In Catalan-speaking territories, an adaptation of the non-binary language solutions developed in the Spanish-speaking world is gaining momentum within feminist and LGBTQI+ communities. “Elli” and “ellis” become alternatives to “ell/ ella” (‘he/she’) and the plural forms “ells/elles” (‘they’ m., ‘they’ f.). 

Though many institutions — including Catalonia's local government — have been recommending the use of non-binary language for decades, guidelines from the Autonomous University of Barcelona focus on strategies like giving preference to existing neutral alternatives such as “el professorat” (a group of professors) or double-gender forms like “els professors i les professores” (‘the professors’ m. and ‘the professors’ f.), or feminine generics.

Non-binary language challenges in Romanian

Non-binary language is particularly challenging in Romanian. Forms such as “@” or “e” do not work for Romanian since “o” is not usually a masculine ending and feminine nouns are traditionally formed by adding a suffix to the masculine (“activist“>”activistă“). Sometimes the alternative “X” ending is used, for example, “activistX” instead of “activiști”/”activiste“, masculine and feminine for “activists”. However, gender activists use the pronouns “ei” or “ele” (as a rough translation to the English “they”) to avoid carrying gender marks.

Unlike the aforementioned languages, Romanian has preserved the neuter gender from Latin, but it is mostly used for objects or collective entities. All neuter nouns are masculine in the singular form and feminine in the plural, hence grammatical neuter does not necessarily equal neutrality from a non-binary language perspective. So, despite the apparent linguistic advantage, gender neutrality in Romanian seems far from prospering at the moment.


  • Richard Stallman

    In 2011 I proposed a different way of making Spanish gender-neutral. Using -e as a neutral suffix creates ambiguities; my proposal has the advantage of avoiding them.


    Note: This comment has been updated to correct the URL above, by request of the author

    • Hi, Richard. Nice to meet you. I couldn’t access your link nor could I find the information. There must be an error in it. Can you please send it again?

    • Interesting article Richard! You’ve done a good job of using a brief text to try and give a holistic solution.

      My main reaction (as a third-language Spanish-speaking Canadian), which is also shared by my Mexican partner, is that the “i” forms are very distracting and unweildy compared to the “e” forms. I appreciate the reduction of ambiguity that comes with the “i” form, but it just sounds so different from the normal way.

      My feeling is that, as with “they” in English, successful linguistic change is helped by making the “new version” as natural-sounding and integrated as possible, so if the “i” version sounds weird to people’s ears, it might lose despite having technical advantages.
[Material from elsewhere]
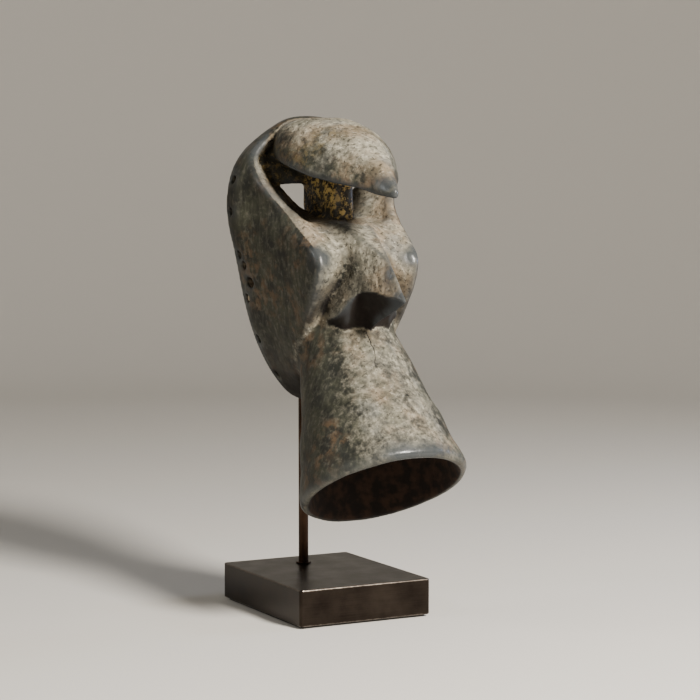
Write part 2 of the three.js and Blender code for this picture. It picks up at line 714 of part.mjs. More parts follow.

      I wonder what the other Spanish-speakers think! Does the “i” version sound significantly “weirder” than the “e” version?

      Here’s an example from Richard’s document:

      Elli es uni de lis maestris de mi escuela.

      And the same with “e” instead of “i” as the neutral variant:

      Elle es une de les maestres de mi escuela.

    • Thank you for the update. Interesting article indeed.
      I know activists in Spanish are aware of the difficulties that the “-e” poses and they have come up with possible solutions, but this is pure experimentation, trial and error.
      Of course, the core issue is how deeply the gender mark is rooted in the structure of our languages. It requires a huge mental effort to speak fluently avoiding all gender marks.
      This is why many lingüists argue that it is “impossible” that these changes settle down in everyday communications in the near future.
      We have to wait and see.

  • Jer Clarke

    What a fantastic post! Thank you all for this detailed research!

    As a Quebecois bi-lingual Canadian who lives in Mexico, I have a lot of choices to make about my pronouns! I agree with all the findings you’ve made. Here’s hoping that French and Spanish at least can get to some new standards soon :)

  • Slaughter

    As a brazilian: How about we DON’T do this?

    Trying to ‘de-gender’ a language like portuguese or spanish is a task doomed to futility. Everything has a gender in such languages, everything.

    And to answer the title: No, they are not. Only a small circle of Academia/Twitter woke types try to use gender neutral language in latin countries. Normal everyday people don’t even know about this, and most people who do it think its wrong and moronic.

    Stop trying to make gender neutrality be a thing in latin languages. Its linguistic imperialism by english speakers, plain and simple. We don’t try to change your language, stop trying to change ours.

    • Thank you for your comment.
      Yours is one of the possible answers the title may have, because it is an open question. Every reader will have their own analysis and opinion about the matter, and it is interesting to see different perspectives.
      The authors who gathered info about each language are native speakers of that language, and they sumarized data from within their own language communities and academias.
      Every living tongue is influenced by others. For instance, English has a huge part of its vocabulary from Latin origin. But the real English ‘linguistic imperialism’ does not consist in changing the core structure of our languages -which is a truly hard task- but in making necessary and easier for everyone to learn theirs as a second language, in order to use it for business or as lingua franca, just as we are doing now. And they have succeeded so far! :(

    • Hello Slaughter. Language is not a static thing. Languages change all the time based on influence.

      Arabic, for example, had its share of influence when the strongest civilization at the time spoke Arabic, especially in languages like Portuguese. Other languages too have their share of influencing Arabic.

      No one, and that includes countries, is powerful enough to sustain a status-quo in any language whatsoever. What we can do however is embrace the beauty and diversity of mutual influence among languages. Thanks for passing by.